24. The method of claim 23, wherein each tile of a row is assigned to a different thread block of the plurality of thread blocks.

25. The method of claim 23, wherein assigning, for each tile of each row, the tile to a respective one of a plurality of thread blocks of the parallel processing hardware device comprises: assigning a plurality of tiles to a particular thread block, assigning, for each tile of the plurality of tiles assigned to the particular thread block, the tile to a respective one of a plurality of subwarps of the particular thread block.
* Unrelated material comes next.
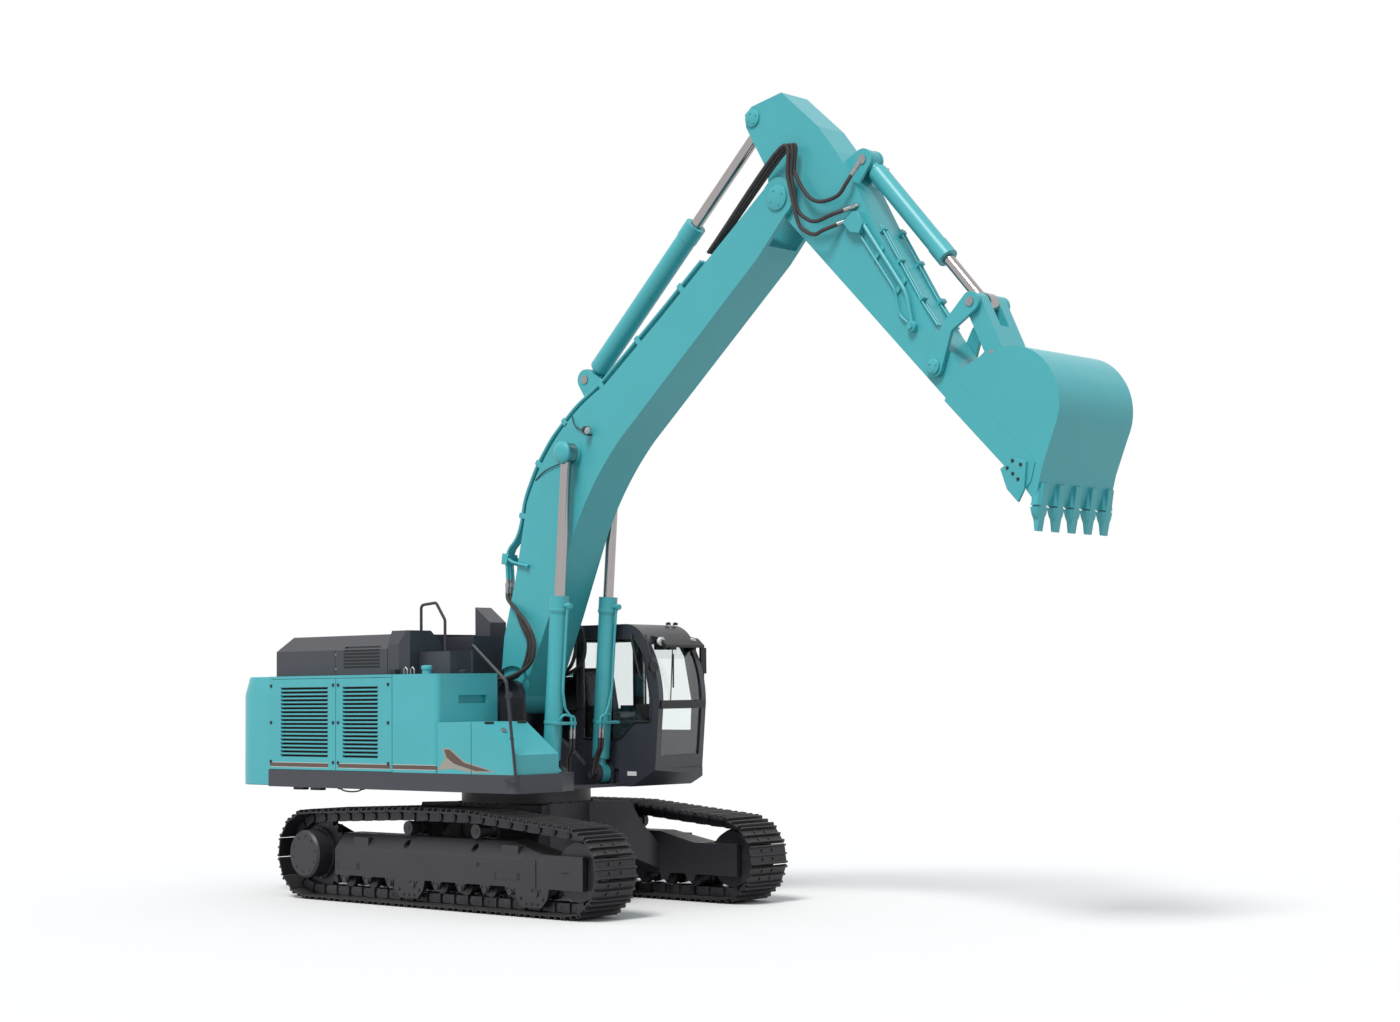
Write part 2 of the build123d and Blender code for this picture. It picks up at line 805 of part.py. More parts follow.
def air_cover():
    """Two covers on the tanks: a tall one that meets the hood, and a low one before it."""
    w = hood_half_width
    inner = w - 560
    front = hood_front + 290
    section = Polygon(
        (-w, house_top), (-w, hood_top - 120), (-w + 60, hood_top + 35), (-inner - 160, hood_top + 35),
        (-inner, hood_top - 110), (-inner, house_top),
        align=None,
    )
    plan = Polygon(
        (hood_front + panel_gap, -w), (front - 90, -w), (front, -w + 90), (front, -inner),
        (hood_front + panel_gap, -inner),
        align=None,
    )
    tall = lengthwise(section, hood_front + panel_gap, front) & upright(plan, house_top, hood_top + 50)
    low = box((front + panel_gap, tank_front - 245), (-w + 220, -w + 550), (house_top, house_top + 255))
    return [tall, low]


def centre_cover():
    """Cover behind the boom foot, with the exhaust's slanted box on top."""
    rear = hood_front + 50
    top = hood_top - 30
    base = box((rear, rear + 470), (-450, 430), (cover_seat, top))
    exhaust = Polygon(
        (rear + 105, top), (rear + 105, top + 348), (rear + 365, top + 165), (rear + 365, top), align=None
    )
    return base + slab(exhaust, -100, 150)


# Cab

def cab_profile(inset, setback):
    """Side view of the cab: upright back, bowed front. The front steps back by a setback."""
    i = inset
    s = setback
    return outline(
        (cab_rear + i, cab_bottom + i), (cab_rear + i, cab_top - 120),
        ((cab_rear + 35 + 0.7 * i, cab_top - 35 - 0.7 * i), (cab_rear + 120, cab_top - i)),
        (1130 - s, cab_top - i),
        ((1360 - s - 0.5 * i, cab_top - 85 - 0.8 * i), (cab_brow - s - i, cab_brow_height)),
        ((cab_front_belly - s - 40 - i, 2560), (cab_front_belly - s - i, cab_belly_height)),
        (cab_front_bottom - s - i, cab_bottom + i),
    )


def cab_form(inset, low, high):
    """The cab's body between two y values, its front running back towards the left."""
    sections = []
    for y in (low, high):
        setback = cab_left_setback * (y - cab_inner) / (cab_outer - cab_inner)
        sections.append(Plane.XZ * Pos(0, 0, -y) * cab_profile(inset, setback))
    return loft(sections, ruled=True)


def cab_shell():
    """Hollow cab with its window openings and the doorway on the left."""
    shell = cab_form(0, cab_inner, cab_outer)
    shell -= cab_form(cab_wall, cab_inner + cab_wall, cab_outer - cab_wall)
    shell -= slab(front_side_window(), cab_inner - 1, cab_inner + cab_wall + 1)
    shell -= slab(rear_side_window(), cab_inner - 1, cab_inner + cab_wall + 1)
    shell -= slab(rear_side_window(), cab_outer - cab_wall - 1, cab_outer + 1)
    shell -= slab(doorway(0), cab_outer - cab_wall - 1, cab_outer + 1)
    stop = doorway(-30) - doorway(25)
    shell += slab(stop, cab_outer - cab_wall - 12, cab_outer - cab_wall)
    for opening in end_windows(0):
        shell -= opening
    return shell


def end_windows(inset):
    """Blocks that cut the upper and lower windscreen and the rear window."""
    i = inset
    y = (cab_inner + cab_wall + 40 + i, cab_outer - cab_wall - 40 - i)
    reach = (cab_brow - cab_left_setback - 200, cab_front_belly + 100)
    upper = box(reach, y, (2250 + i, cab_brow_height + 20 - i))
    lower = box(reach, y, (1640 + i, 2190 - i))
    rear = box((cab_rear - 1, cab_rear + cab_wall + 1), y, (2150 + i, 2950 - i))
    return upper, lower, rear


def cab_glass():
    """The fixed panes, each set a little inside its opening."""
    depth = cab_wall / 2
    panes = [slab(offset(front_side_window(), -seat), cab_inner + depth, cab_inner + depth + glass)]
    for y in (cab_inner + depth, cab_outer - depth - glass):
        panes.append(slab(offset(rear_side_window(), -seat), y, y + glass))
    sheet = cab_form(depth - glass, cab_inner, cab_outer) - cab_form(depth, cab_inner, cab_outer)
    for opening in end_windows(seat):
        panes.append(sheet & opening)
    return panes


def front_side_window():
    return Polygon((420, 2960), (1290, 2960), (1420, 2780), (1530, 2250), (1520, 2020), (1250, 2020),
                   (1040, 1830), (420, 1830), align=None)


def rear_side_window():
    return Polygon((-60, 2960), (340, 2960), (340, 2150), (-60, 2150), align=None)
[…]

26. The method of any one of claims 23-25, wherein the first dense matrix is a gradient of an output activation matrix of a neural network layer of a neural network, the second dense matrix is a transposed input activation matrix of the neural network layer, the sparse input matrix is an identify of a weight matrix of the neural network layer, and the sparse output matrix is gradient of the weight matrix.

27. The method of any one of claims 23-25, wherein the first dense matrix is a transposed weight matrix of a neural network layer of a neural network, the second dense matrix is a gradient of an output activation matrix of the neural network layer, the sparse input matrix is an identify of an input activation matrix of the neural network layer, and the sparse output matrix is a gradient of the input activation matrix.

28. A system comprising one or more computers and one or more storage devices storing instructions that when executed by the one or more computers cause the one more computers to perform the operations of the respective method of any one of claims 1-27.

29. One or more non-transitory computer storage media storing instructions that when executed by one or more computers cause the one more computers to perform the operations of the respective method of any one of claims 1-27.